■ **AVAILABLE DATA**
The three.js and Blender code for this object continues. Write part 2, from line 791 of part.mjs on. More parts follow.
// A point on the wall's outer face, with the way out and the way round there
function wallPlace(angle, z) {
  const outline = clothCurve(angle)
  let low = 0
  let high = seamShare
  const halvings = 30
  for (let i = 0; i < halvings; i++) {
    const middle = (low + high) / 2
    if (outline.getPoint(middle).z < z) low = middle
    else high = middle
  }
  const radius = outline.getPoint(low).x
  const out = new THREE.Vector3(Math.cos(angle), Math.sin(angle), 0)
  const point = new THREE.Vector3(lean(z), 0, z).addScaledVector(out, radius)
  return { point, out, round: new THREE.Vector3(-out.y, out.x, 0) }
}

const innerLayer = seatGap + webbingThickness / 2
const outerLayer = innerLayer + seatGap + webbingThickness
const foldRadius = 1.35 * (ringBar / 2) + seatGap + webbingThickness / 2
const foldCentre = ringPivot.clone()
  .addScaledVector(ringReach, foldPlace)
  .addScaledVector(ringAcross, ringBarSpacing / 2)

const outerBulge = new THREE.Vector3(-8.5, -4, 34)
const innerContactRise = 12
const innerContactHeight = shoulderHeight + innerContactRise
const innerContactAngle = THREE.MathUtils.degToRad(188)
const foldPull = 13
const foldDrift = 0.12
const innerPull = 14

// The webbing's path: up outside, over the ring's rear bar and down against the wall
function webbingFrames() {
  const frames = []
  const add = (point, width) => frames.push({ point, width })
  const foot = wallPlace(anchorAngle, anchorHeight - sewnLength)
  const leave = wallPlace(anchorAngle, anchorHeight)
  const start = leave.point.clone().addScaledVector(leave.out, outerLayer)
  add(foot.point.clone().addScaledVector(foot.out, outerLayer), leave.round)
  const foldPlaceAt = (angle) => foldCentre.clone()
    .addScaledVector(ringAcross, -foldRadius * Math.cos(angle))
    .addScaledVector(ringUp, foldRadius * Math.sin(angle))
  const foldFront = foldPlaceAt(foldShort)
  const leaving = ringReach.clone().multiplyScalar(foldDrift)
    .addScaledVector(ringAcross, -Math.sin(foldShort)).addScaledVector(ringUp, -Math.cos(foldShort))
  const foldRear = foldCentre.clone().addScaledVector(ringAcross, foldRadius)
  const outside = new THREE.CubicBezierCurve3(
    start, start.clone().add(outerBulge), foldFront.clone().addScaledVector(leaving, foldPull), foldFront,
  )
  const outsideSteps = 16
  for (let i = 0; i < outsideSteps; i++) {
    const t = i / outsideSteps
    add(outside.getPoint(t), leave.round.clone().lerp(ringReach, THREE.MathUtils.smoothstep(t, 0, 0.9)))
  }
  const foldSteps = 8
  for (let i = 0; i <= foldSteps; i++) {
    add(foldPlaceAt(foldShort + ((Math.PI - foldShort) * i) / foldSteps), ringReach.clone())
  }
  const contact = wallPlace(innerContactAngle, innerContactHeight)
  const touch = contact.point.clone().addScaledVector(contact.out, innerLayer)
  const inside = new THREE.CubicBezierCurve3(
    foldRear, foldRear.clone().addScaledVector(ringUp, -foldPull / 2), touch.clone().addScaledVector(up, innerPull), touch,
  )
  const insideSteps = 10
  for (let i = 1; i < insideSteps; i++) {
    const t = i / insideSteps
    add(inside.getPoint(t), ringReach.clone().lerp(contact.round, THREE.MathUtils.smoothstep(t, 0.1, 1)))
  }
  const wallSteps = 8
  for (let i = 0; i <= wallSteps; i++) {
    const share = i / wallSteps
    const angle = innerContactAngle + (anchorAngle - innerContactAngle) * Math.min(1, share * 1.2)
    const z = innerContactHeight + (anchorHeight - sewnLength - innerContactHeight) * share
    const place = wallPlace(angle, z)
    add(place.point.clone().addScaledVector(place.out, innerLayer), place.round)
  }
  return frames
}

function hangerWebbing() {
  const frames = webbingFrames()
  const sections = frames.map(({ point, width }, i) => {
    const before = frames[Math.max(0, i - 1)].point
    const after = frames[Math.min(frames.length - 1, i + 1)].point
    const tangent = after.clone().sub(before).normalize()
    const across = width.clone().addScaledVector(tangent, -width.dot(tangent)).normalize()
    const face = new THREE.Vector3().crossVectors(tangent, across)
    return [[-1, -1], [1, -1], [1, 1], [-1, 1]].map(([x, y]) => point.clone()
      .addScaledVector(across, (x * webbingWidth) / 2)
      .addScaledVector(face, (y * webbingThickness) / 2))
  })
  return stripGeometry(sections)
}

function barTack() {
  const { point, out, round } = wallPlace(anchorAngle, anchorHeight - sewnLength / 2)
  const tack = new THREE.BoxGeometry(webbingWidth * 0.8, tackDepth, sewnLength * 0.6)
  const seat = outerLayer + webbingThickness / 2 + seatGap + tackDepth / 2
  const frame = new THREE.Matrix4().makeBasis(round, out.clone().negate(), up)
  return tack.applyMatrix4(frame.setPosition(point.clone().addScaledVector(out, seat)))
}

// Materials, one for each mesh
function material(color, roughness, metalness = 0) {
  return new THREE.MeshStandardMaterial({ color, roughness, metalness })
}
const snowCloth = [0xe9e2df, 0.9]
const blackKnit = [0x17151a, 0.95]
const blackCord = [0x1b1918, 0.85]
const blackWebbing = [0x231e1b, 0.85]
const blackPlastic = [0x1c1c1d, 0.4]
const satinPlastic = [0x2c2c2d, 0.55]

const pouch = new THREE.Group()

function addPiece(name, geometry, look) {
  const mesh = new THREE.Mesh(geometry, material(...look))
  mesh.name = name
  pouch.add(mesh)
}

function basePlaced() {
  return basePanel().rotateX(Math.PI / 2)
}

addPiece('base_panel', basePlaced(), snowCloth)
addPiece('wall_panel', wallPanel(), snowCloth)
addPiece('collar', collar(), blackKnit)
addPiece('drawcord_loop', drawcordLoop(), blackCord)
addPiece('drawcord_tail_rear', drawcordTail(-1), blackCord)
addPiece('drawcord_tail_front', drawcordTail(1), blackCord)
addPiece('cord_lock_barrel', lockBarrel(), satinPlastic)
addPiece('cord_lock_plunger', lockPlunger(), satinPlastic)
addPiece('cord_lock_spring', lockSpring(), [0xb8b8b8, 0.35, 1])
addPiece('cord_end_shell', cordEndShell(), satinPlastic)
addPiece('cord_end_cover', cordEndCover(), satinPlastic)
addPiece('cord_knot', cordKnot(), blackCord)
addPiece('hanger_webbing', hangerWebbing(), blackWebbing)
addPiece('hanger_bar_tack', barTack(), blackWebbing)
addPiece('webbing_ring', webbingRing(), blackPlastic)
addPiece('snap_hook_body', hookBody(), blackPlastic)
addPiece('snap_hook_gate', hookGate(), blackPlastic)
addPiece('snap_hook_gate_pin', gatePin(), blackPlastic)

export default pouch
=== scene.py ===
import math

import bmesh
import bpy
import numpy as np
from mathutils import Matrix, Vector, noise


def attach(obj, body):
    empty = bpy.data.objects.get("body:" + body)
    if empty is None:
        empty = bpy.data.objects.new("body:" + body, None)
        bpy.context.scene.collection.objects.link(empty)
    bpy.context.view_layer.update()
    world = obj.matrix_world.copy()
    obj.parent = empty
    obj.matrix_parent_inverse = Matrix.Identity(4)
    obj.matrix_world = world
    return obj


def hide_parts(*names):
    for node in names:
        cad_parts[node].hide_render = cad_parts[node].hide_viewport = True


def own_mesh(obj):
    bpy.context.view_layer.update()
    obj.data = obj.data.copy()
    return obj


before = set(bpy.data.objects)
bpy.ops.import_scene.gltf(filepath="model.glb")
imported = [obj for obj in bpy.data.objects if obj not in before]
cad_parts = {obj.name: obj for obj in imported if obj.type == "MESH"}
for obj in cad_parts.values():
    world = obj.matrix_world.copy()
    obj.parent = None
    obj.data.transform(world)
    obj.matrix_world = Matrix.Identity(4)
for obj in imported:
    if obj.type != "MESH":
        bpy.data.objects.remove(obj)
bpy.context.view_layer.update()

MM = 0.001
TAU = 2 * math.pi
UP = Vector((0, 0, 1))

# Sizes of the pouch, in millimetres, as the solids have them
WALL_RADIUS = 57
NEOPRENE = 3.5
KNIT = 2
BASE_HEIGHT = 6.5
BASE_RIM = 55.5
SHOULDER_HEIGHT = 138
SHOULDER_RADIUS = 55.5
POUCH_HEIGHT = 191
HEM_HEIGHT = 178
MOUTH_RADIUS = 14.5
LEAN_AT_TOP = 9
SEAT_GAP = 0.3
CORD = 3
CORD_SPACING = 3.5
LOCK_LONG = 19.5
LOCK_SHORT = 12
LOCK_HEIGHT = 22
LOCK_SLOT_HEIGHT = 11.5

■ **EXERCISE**
In the listing above, locate the line containing "obj.data = obj.data.copy()" and the line containing "UP = Vector((0, 0, 1))". Transcribe those two lines and everything between them, exactly as written.

■ **SOLUTION FOR THIS TASK**
    obj.data = obj.data.copy()
    return obj


before = set(bpy.data.objects)
bpy.ops.import_scene.gltf(filepath="model.glb")
imported = [obj for obj in bpy.data.objects if obj not in before]
cad_parts = {obj.name: obj for obj in imported if obj.type == "MESH"}
for obj in cad_parts.values():
    world = obj.matrix_world.copy()
    obj.parent = None
    obj.data.transform(world)
    obj.matrix_world = Matrix.Identity(4)
for obj in imported:
    if obj.type != "MESH":
        bpy.data.objects.remove(obj)
bpy.context.view_layer.update()

MM = 0.001
TAU = 2 * math.pi
UP = Vector((0, 0, 1))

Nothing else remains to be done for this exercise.